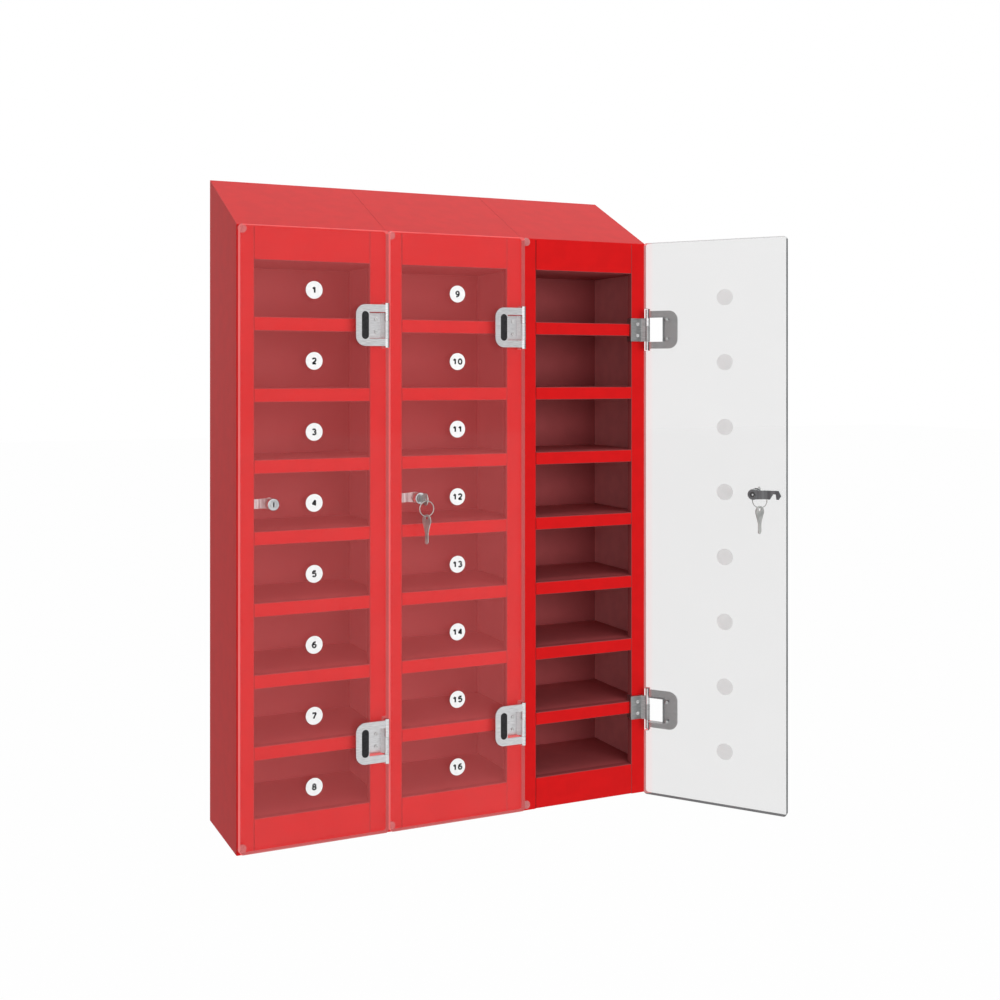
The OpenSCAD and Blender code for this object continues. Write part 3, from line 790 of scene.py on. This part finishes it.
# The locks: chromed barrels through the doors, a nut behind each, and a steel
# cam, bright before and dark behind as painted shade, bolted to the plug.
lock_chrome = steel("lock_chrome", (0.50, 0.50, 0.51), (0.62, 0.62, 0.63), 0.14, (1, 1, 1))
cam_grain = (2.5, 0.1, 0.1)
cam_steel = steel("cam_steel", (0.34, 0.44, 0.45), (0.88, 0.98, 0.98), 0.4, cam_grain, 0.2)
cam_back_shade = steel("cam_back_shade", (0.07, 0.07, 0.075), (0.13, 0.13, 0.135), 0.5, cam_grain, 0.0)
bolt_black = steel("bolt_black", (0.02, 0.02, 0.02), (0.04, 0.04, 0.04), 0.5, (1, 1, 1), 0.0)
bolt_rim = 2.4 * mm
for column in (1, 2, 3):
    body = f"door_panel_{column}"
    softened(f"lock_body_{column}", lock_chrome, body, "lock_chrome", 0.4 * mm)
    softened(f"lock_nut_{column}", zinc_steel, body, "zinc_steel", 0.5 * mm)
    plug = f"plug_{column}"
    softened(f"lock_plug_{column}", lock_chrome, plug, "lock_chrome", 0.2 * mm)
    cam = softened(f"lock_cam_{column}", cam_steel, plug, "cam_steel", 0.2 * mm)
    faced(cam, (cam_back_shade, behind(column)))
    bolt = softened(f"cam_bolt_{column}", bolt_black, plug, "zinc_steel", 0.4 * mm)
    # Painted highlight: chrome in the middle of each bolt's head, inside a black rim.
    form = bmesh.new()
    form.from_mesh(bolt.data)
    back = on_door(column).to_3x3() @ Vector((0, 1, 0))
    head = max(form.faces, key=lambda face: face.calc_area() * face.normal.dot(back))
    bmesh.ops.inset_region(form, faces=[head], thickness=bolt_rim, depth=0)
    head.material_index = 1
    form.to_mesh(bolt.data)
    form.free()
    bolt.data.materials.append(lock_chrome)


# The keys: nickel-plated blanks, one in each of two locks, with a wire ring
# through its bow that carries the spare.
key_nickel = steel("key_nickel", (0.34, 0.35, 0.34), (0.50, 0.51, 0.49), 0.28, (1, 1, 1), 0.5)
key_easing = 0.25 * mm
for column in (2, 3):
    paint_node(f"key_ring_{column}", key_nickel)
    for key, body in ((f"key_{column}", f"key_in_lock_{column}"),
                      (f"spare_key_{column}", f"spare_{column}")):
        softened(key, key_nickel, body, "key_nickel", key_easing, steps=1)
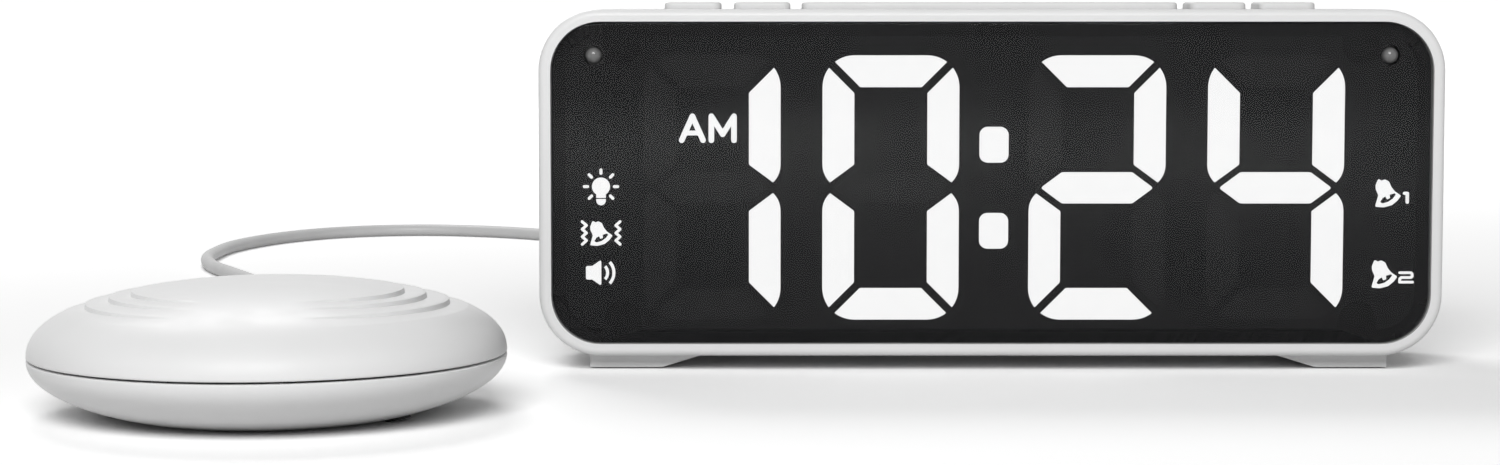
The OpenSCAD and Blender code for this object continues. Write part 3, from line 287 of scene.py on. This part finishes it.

WHAT YOU ARE ASKED TO DO: Output the records verbatim, from the first line to the last.

WRITTEN SOLUTION:
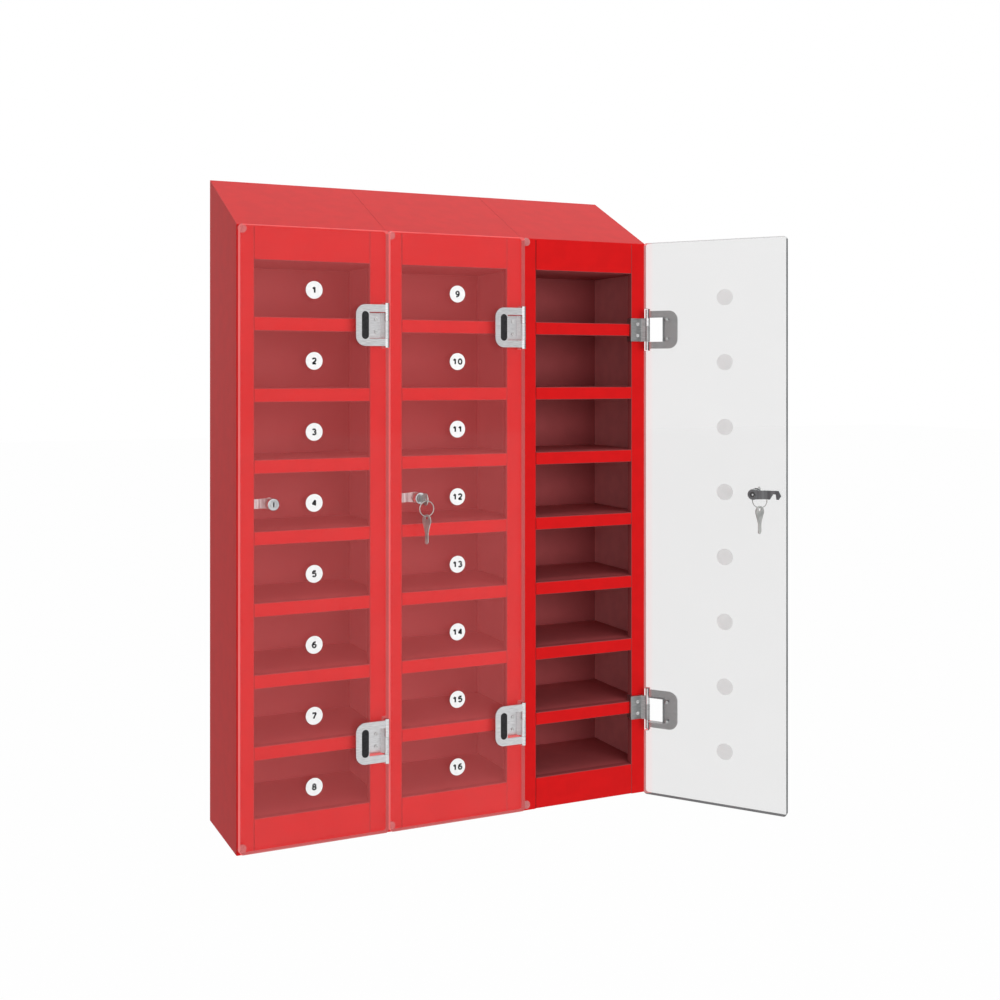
The OpenSCAD and Blender code for this object continues. Write part 3, from line 790 of scene.py on. This part finishes it.
# The locks: chromed barrels through the doors, a nut behind each, and a steel
# cam, bright before and dark behind as painted shade, bolted to the plug.
lock_chrome = steel("lock_chrome", (0.50, 0.50, 0.51), (0.62, 0.62, 0.63), 0.14, (1, 1, 1))
cam_grain = (2.5, 0.1, 0.1)
cam_steel = steel("cam_steel", (0.34, 0.44, 0.45), (0.88, 0.98, 0.98), 0.4, cam_grain, 0.2)
cam_back_shade = steel("cam_back_shade", (0.07, 0.07, 0.075), (0.13, 0.13, 0.135), 0.5, cam_grain, 0.0)
bolt_black = steel("bolt_black", (0.02, 0.02, 0.02), (0.04, 0.04, 0.04), 0.5, (1, 1, 1), 0.0)
bolt_rim = 2.4 * mm
for column in (1, 2, 3):
    body = f"door_panel_{column}"
    softened(f"lock_body_{column}", lock_chrome, body, "lock_chrome", 0.4 * mm)
    softened(f"lock_nut_{column}", zinc_steel, body, "zinc_steel", 0.5 * mm)
    plug = f"plug_{column}"
    softened(f"lock_plug_{column}", lock_chrome, plug, "lock_chrome", 0.2 * mm)
    cam = softened(f"lock_cam_{column}", cam_steel, plug, "cam_steel", 0.2 * mm)
    faced(cam, (cam_back_shade, behind(column)))
    bolt = softened(f"cam_bolt_{column}", bolt_black, plug, "zinc_steel", 0.4 * mm)
    # Painted highlight: chrome in the middle of each bolt's head, inside a black rim.
    form = bmesh.new()
    form.from_mesh(bolt.data)
    back = on_door(column).to_3x3() @ Vector((0, 1, 0))
    head = max(form.faces, key=lambda face: face.calc_area() * face.normal.dot(back))
    bmesh.ops.inset_region(form, faces=[head], thickness=bolt_rim, depth=0)
    head.material_index = 1
    form.to_mesh(bolt.data)
    form.free()
    bolt.data.materials.append(lock_chrome)


# The keys: nickel-plated blanks, one in each of two locks, with a wire ring
# through its bow that carries the spare.
key_nickel = steel("key_nickel", (0.34, 0.35, 0.34), (0.50, 0.51, 0.49), 0.28, (1, 1, 1), 0.5)
key_easing = 0.25 * mm
for column in (2, 3):
    paint_node(f"key_ring_{column}", key_nickel)
    for key, body in ((f"key_{column}", f"key_in_lock_{column}"),
                      (f"spare_key_{column}", f"spare_{column}")):
        softened(key, key_nickel, body, "key_nickel", key_easing, steps=1)
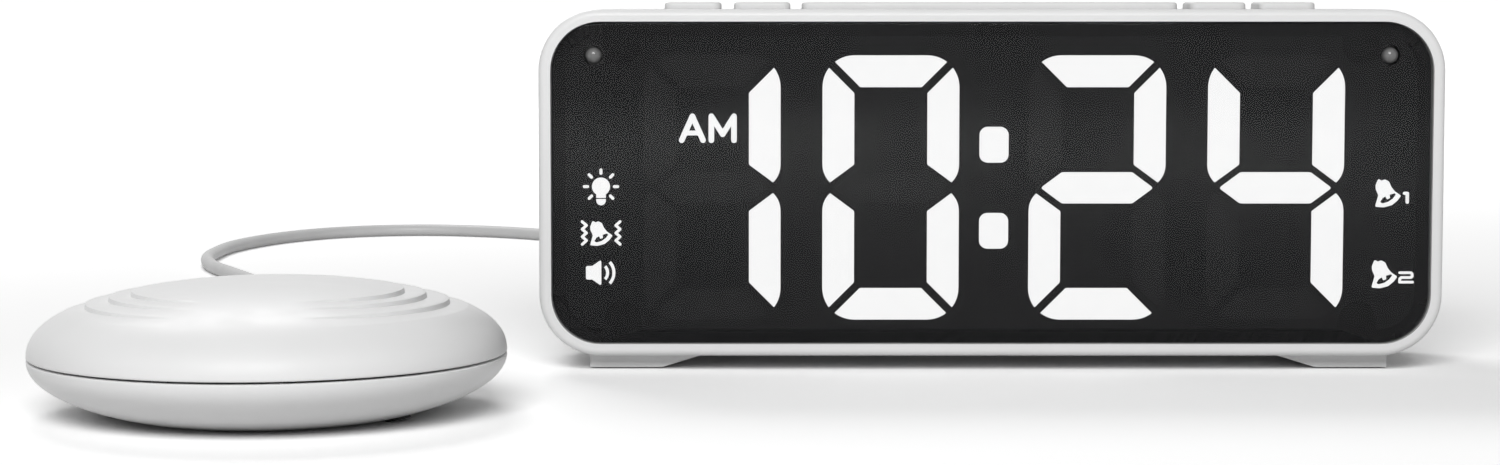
The OpenSCAD and Blender code for this object continues. Write part 3, from line 287 of scene.py on. This part finishes it.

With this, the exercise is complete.